Exhibit 10(a) 81
                                
                       Entergy Corporation
       Amend to the Defined Contribution Restoration Plan

     Mr. Blount then referred to the Defined Contribution

Restoration Plan for Entergy Corporation and Subsidiaries

(Restoration Plan).  He stated that, effective January 1, 1991,

the Restoration Plan was amended to terminate virtually all

additional accruals under participants' ESOP Restoration Accounts

under the Restoration Plan with certain limited exceptions.  He

further stated that, due to these amendments, participants' ESOP

Restoration Accounts are now essentially frozen with the

exception of periodic credits based on the Corporation's

dividends on common stock.


     Mr. Blount suggested that, due to relatively small balances

held in the majority of the ESOP Restoration Accounts, the cost

of maintaining each of these frozen accounts and the fact that no

additional substantive accruals will be credited to such

accounts, the Restoration Plan should be amended to close such

accounts as of May 31, 1992, and all Restoration Plan benefits

accrued under such ESOP Restoration Accounts through that date be

distributed by the respective employers to appropriate

participants as soon as practicable thereafter.
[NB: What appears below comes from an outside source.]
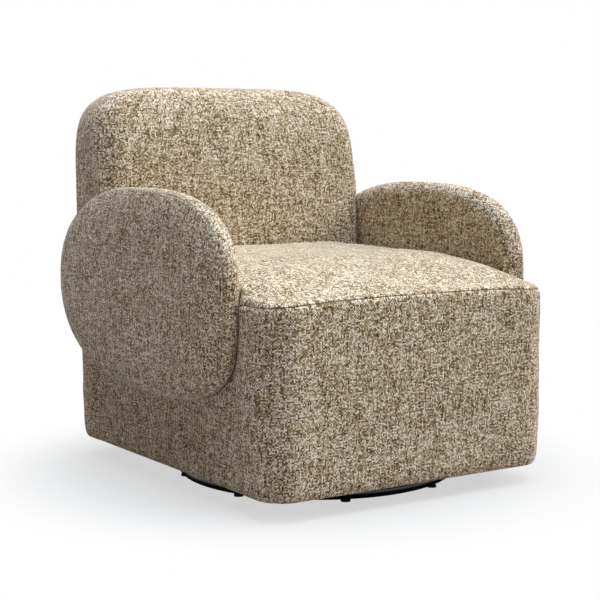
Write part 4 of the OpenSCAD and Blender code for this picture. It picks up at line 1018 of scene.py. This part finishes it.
def build_back():
    """The rounded back: swelling face, rolled top and ends, and a seamed panel over its rear."""
    s = sizes()
    levels = back_levels()
    seam_z = BACK_TOP_Z - BACK_SEAM_DROP
    levels = levels[np.abs(levels - seam_z) > 1.6 * SEAM_HALF]
    levels = np.sort(np.concatenate([levels, seam_z + np.array(SEAM_SHARES) * SEAM_HALF]))
    made = [back_ring(z) for z in levels]
    rings = np.array([ring for ring, _, _ in made])
    _, first, rear = made[0]
    calm = ramp(rings[..., 2], BACK_FOOT_Z, 80 * MM) * back_share(rings[..., 2])
    uneven = unevenness(rings, (0.16, 9, 1), (0.07, 10, 0.4))
    rings = rings + normals_of(rings) * (uneven * calm * BACK_UNEVEN)[..., None]
    rings = pressed(rings, soften=12 * MM)
    n = normals_of(rings)
    z, rear = levels[:, None], np.abs(rear)[None, :]
    beside = (rear - BACK_SEAM_SHARE) * (BODY_HALF - s.back_corner)
    upright = bump(beside, SEAM_HALF) * (z <= seam_z + SEAM_HALF)
    level = bump(z - seam_z, SEAM_HALF) * (rear <= BACK_SEAM_SHARE + 1e-6)
    puff = (bump(beside, BACK_PUFF_HALF) * (z <= seam_z)
            + bump(z - seam_z, BACK_PUFF_HALF) * (rear <= BACK_SEAM_SHARE))
    depth = np.maximum(upright, level) * s.seam_depth + np.clip(puff, 0, 1) * BACK_SEAM_PUFF
    columns = slice(first, first + rear.size)
    rings[:, columns] -= n[:, columns] * depth[..., None]
    # The foot turns in
    foot = rings[0].copy()
    toward = foot.mean(0) - foot
    toward /= np.linalg.norm(toward, axis=1, keepdims=True)
    rings[0] = foot + toward * 1.2 * MM + (0, 0, 1.2 * MM)
    rings = np.concatenate([[foot + toward * 2.6 * MM + (0, 0, 0.4 * MM)], rings])
    base = rings[3]
    around = distance_along(closing(base))
    up = distance_along(rings[:, FACE_MIDDLE])
    coords = cloth_grid(around - around[FACE_MIDDLE] + BACK_CLOTH_X, up)
    # The cover runs on over the top as a flat cloth, in line with the middle of the face
    top_row = int(np.argmax(normals_of(rings)[:, FACE_MIDDLE, 2] > BACK_TOP_TURN))
    way = math.copysign(1, base[FACE_MIDDLE + 1, 0] - base[FACE_MIDDLE - 1, 0])
    top_coords = ((closing(rings, 1)[..., :2] - (base[FACE_MIDDLE, 0], rings[top_row, FACE_MIDDLE, 1]))
                  * (way, 1) + (BACK_CLOTH_X, up[top_row]))
    piece = sweep("back", rings, coords, shared("Slub tweed", slub_tweed), top=(top_row, top_coords))
    dress(piece, 0.85, "back_inside_cover", "back_outside_cover", "back_foam")
    return piece


# An arm. Its crown falls by two shares, each with its power. The other lists hold mm: how far in
# from the seam, and how far in from the panel's rim.
ARM_CROWN_FALLS = ((0.9, 4.4), (0.1, 14))
ARM_GROOVE_SIDE = ((2.2, -0.5), (1.5, -1.2), (1.5, -2.2))
ARM_WRAP_START = ((0.5, -3.5), (-1.0, -4.3), (-2.4, -5.9), (-3.6, -8.2), (-4.6, -11))
ARM_PANEL_START = 3.2 * MM
# How near the oval's middle the panel and the inner face reach, as shares of the half height
ARM_PANEL_REACH, ARM_INNER_REACH = 0.985, 0.97
ARM_UNEVEN = 1.6 * MM
ARM_CLOTH_X, ARM_CLOTH_APART, WRAP_CLOTH_AT = 12.0, 2.0, (1.37, 0.61)


def arm_section():
    """An arm's section from the middle of its panel over the seam and the edge to its inner face.

    Each point is how far in it lies, its X, and how far in it lay on the flat cloth. With them comes
    the place of the groove.
    """
    s = sizes()
    half, seam = ARM_HALF_Z, s.arm_seam
    points = []
    for a in half * ARM_PANEL_REACH * (1 - np.linspace(0, 1, 34) ** 0.8):
        inset = seam + ARM_PANEL_START + a * (half - seam - ARM_PANEL_START) / half
        share = 1 - (inset - seam) / (half - seam)
        fall = sum(part * share ** power for part, power in ARM_CROWN_FALLS)
        points.append((inset, ARM_OUTER_X - s.arm_crown * fall, inset))
    rim_x = points[-1][1]
    for a, b in ARM_GROOVE_SIDE:
        points.append((seam + a * MM, rim_x + b * MM, seam + a * MM))
    groove = len(points)
    points.append((seam + s.seam_depth, rim_x - 3.1 * MM, seam + 1.2 * MM))
    points += [(seam + a * MM, rim_x + b * MM, None) for a, b in ARM_WRAP_START]
    start_in, start_x, _ = points[-1]
    width = ARM_EDGE_SHARE * s.arm_round
    edge_x = ARM_LOW.x + width
    for t in np.linspace(0, 1, 9)[1:]:
        points.append((start_in * (1 - t) ** 2, start_x + (edge_x - start_x) * t, None))
    for a in np.radians(np.linspace(0, 90, 19)[1:]):
        points.append((s.arm_round * (1 - math.cos(a) ** (2 / ARM_EDGE_POWER)),
                       edge_x - width * math.sin(a) ** (2 / ARM_EDGE_POWER), None))
    for inset in np.linspace(s.arm_round, half * ARM_INNER_REACH, 16)[1:]:
        points.append((inset, ARM_LOW.x, None))
    flat = points[-1][0]
    for k in range(len(points) - 1, groove, -1):
        inset, x, _ = points[k]
        points[k] = (inset, x, flat)
        flat -= math.hypot(inset - points[k - 1][0], x - points[k - 1][1])
    return np.array(points), groove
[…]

     After discussion, upon motion duly made, seconded and

unanimously adopted, it was

  
          RESOLVED, That, effective May 31, 1992, ESOP
     Restoration Accounts under the Defined
     Contribution Restoration Plan of Entergy
     Corporation and Subsidiaries (Restoration Plan) as
     defined by the terms of the Restoration Plan in
     effect on December 31, 1990, be closed pursuant to
     the authority granted to the Corporation under the
     Restoration Plan and all accrued Restoration Plan
     benefits credited to such ESOP Restoration
     Accounts as of May 31, 1992, be distributed by the
     respective employers to appropriate Restoration
     Plan participants as soon as practicable
     thereafter; provided, however, that (i) any
     benefits attributable to such ESOP Restoration
     Accounts shall accrue no additional benefits under
     the Restoration Plan after May 31, 1992, and (ii)
     any and all Savings Plan Restoration Accounts
     under the Restoration Plan shall remain subject to
     terms of the Restoration Plan and shall be
     unaffected by any distributions from the ESOP
     Restoration Accounts closed hereunder; and further

          RESOLVED, That the officers of the
     Corporation be, and each of them hereby is,
     authorized and directed on behalf of the
     Corporation, to make any and all amendments to the
     Restoration Plan as may be necessary, appropriate
     or desirable to reflect the distribution of
     accrued benefits credited to participants' ESOP
     Restoration Accounts as of May 31, 1992,
     consistent with the foregoing resolution; and
     further
  
          RESOLVED, That the officers of the
     Corporation be, and each of them hereby is,
     authorized and directed on behalf of the
     Corporation to execute and deliver all such
     documents, certificates of amendment and other
     papers, and to perform and do such other acts and
     things as they, in their judgment, may deem
     necessary or appropriate to effectuate the purpose
     and intent of the foregoing resolutions.